* Brief *
Below is a listing; reproduce each line of it exactly.

○ ○ ○ ○

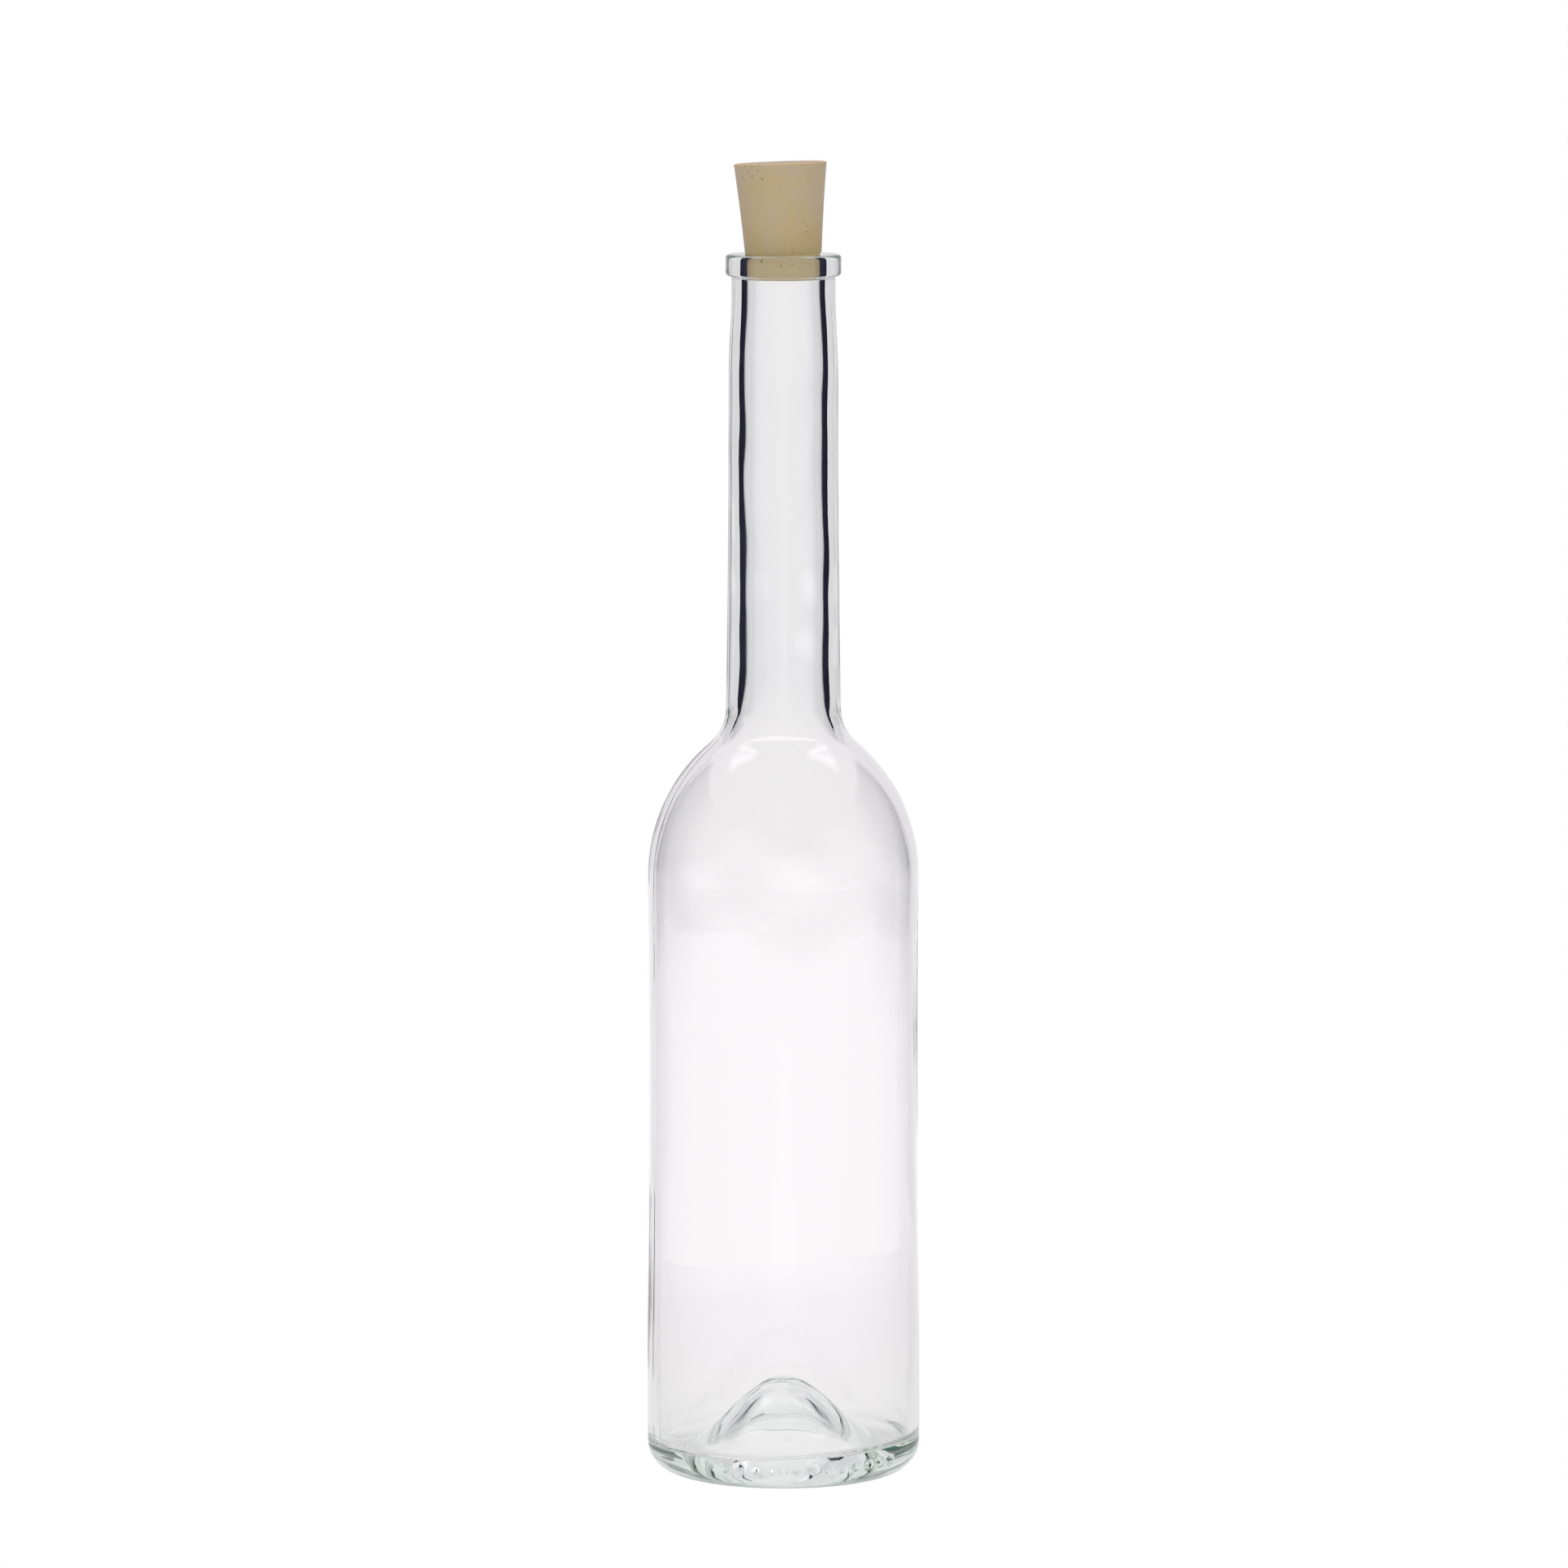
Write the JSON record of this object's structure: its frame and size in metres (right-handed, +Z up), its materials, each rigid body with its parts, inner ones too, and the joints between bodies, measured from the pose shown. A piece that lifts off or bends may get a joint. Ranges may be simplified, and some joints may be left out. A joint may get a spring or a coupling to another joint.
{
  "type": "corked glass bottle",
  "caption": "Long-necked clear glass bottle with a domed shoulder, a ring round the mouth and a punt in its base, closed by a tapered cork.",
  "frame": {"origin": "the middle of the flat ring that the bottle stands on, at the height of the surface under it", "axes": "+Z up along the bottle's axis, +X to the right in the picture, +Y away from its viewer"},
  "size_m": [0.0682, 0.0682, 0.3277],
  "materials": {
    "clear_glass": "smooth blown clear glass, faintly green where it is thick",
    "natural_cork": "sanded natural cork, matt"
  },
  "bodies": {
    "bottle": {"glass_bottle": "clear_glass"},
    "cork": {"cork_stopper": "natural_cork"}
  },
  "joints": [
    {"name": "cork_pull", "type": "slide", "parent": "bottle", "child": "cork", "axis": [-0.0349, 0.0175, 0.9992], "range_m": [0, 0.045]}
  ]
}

○ ○ ○ ○

* Exercise output *
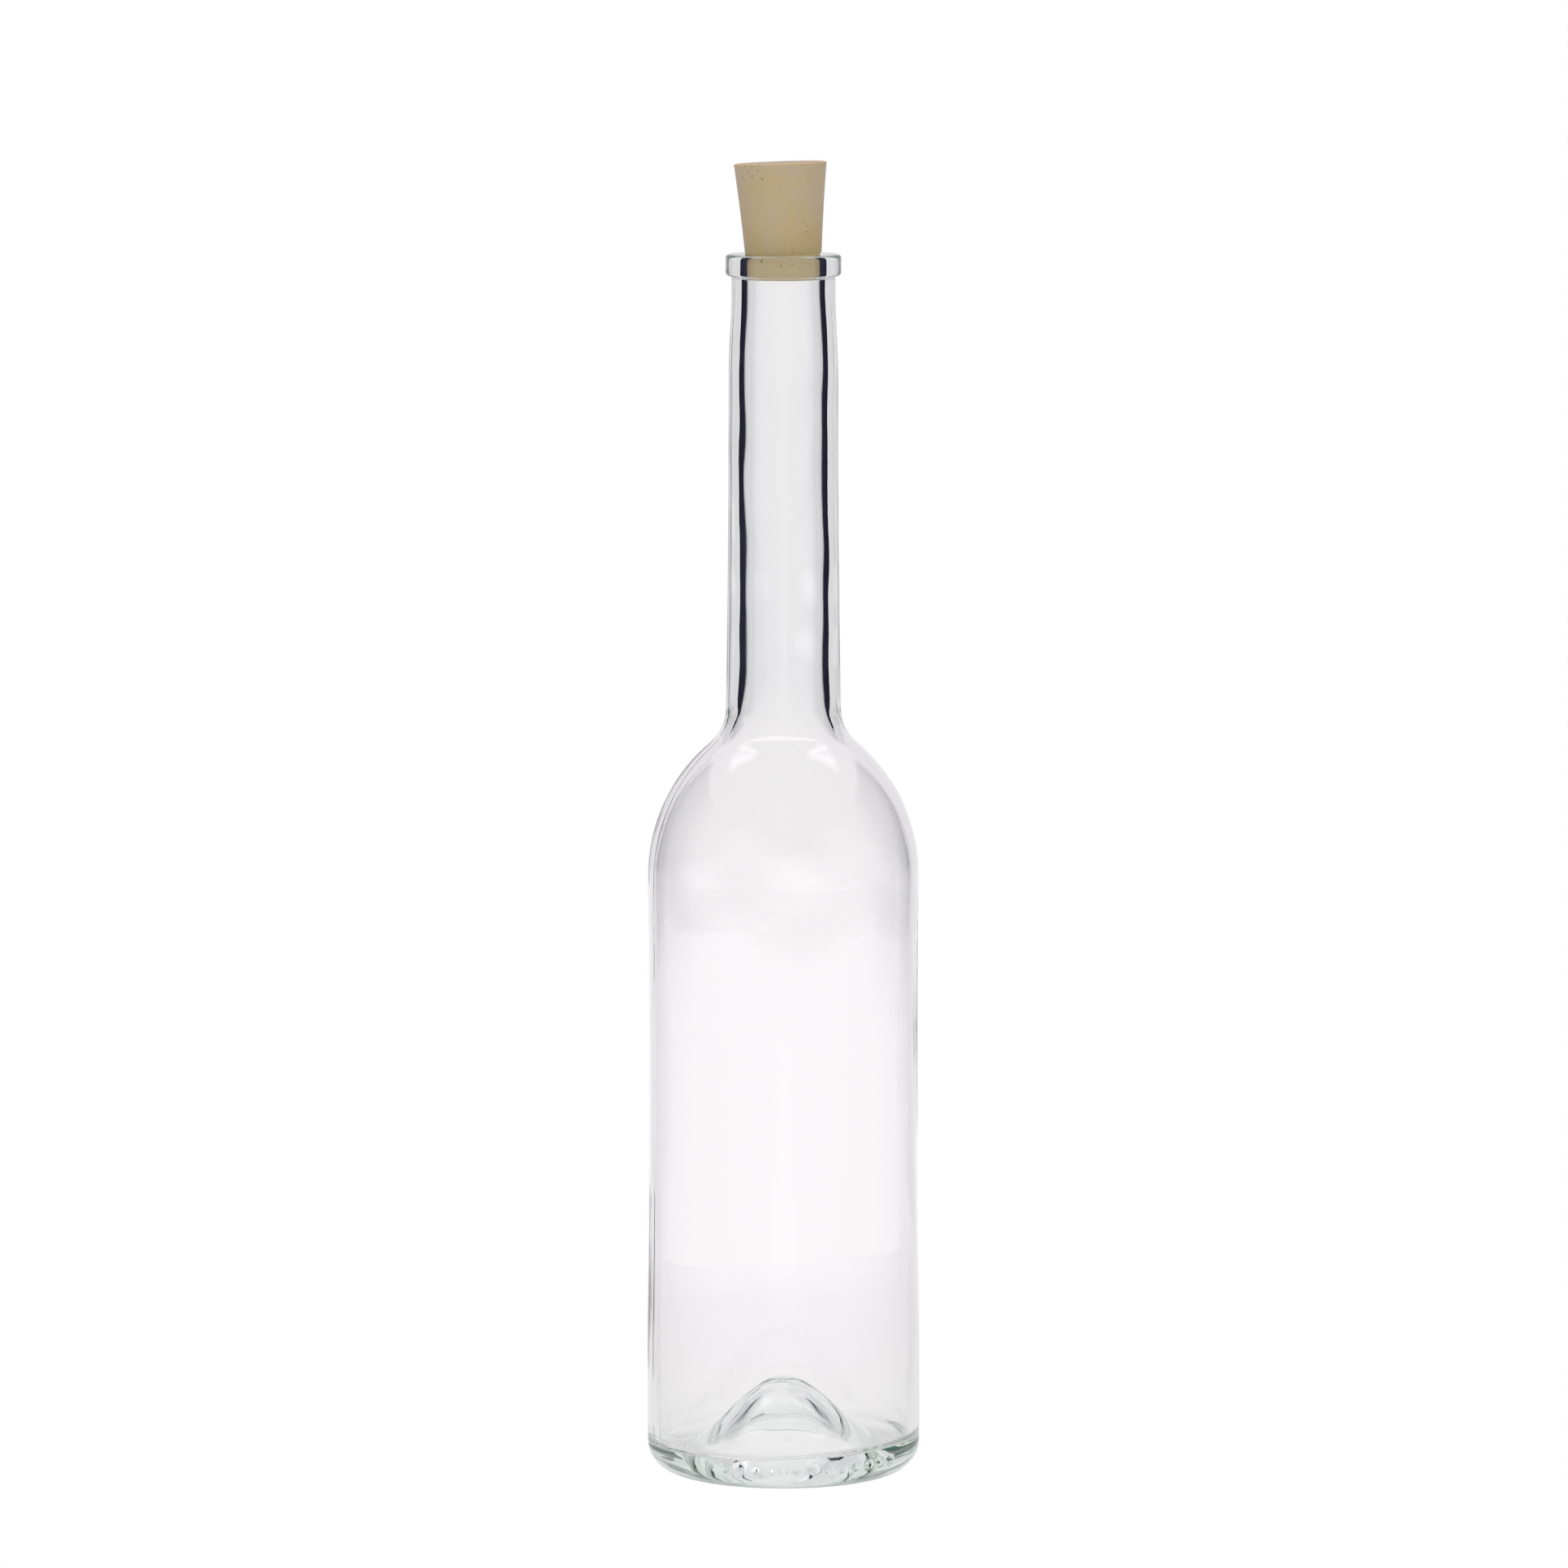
Write the JSON record of this object's structure: its frame and size in metres (right-handed, +Z up), its materials, each rigid body with its parts, inner ones too, and the joints between bodies, measured from the pose shown. A piece that lifts off or bends may get a joint. Ranges may be simplified, and some joints may be left out. A joint may get a spring or a coupling to another joint.
{
  "type": "corked glass bottle",
  "caption": "Long-necked clear glass bottle with a domed shoulder, a ring round the mouth and a punt in its base, closed by a tapered cork.",
  "frame": {"origin": "the middle of the flat ring that the bottle stands on, at the height of the surface under it", "axes": "+Z up along the bottle's axis, +X to the right in the picture, +Y away from its viewer"},
  "size_m": [0.0682, 0.0682, 0.3277],
  "materials": {
    "clear_glass": "smooth blown clear glass, faintly green where it is thick",
    "natural_cork": "sanded natural cork, matt"
  },
  "bodies": {
    "bottle": {"glass_bottle": "clear_glass"},
    "cork": {"cork_stopper": "natural_cork"}
  },
  "joints": [
    {"name": "cork_pull", "type": "slide", "parent": "bottle", "child": "cork", "axis": [-0.0349, 0.0175, 0.9992], "range_m": [0, 0.045]}
  ]
}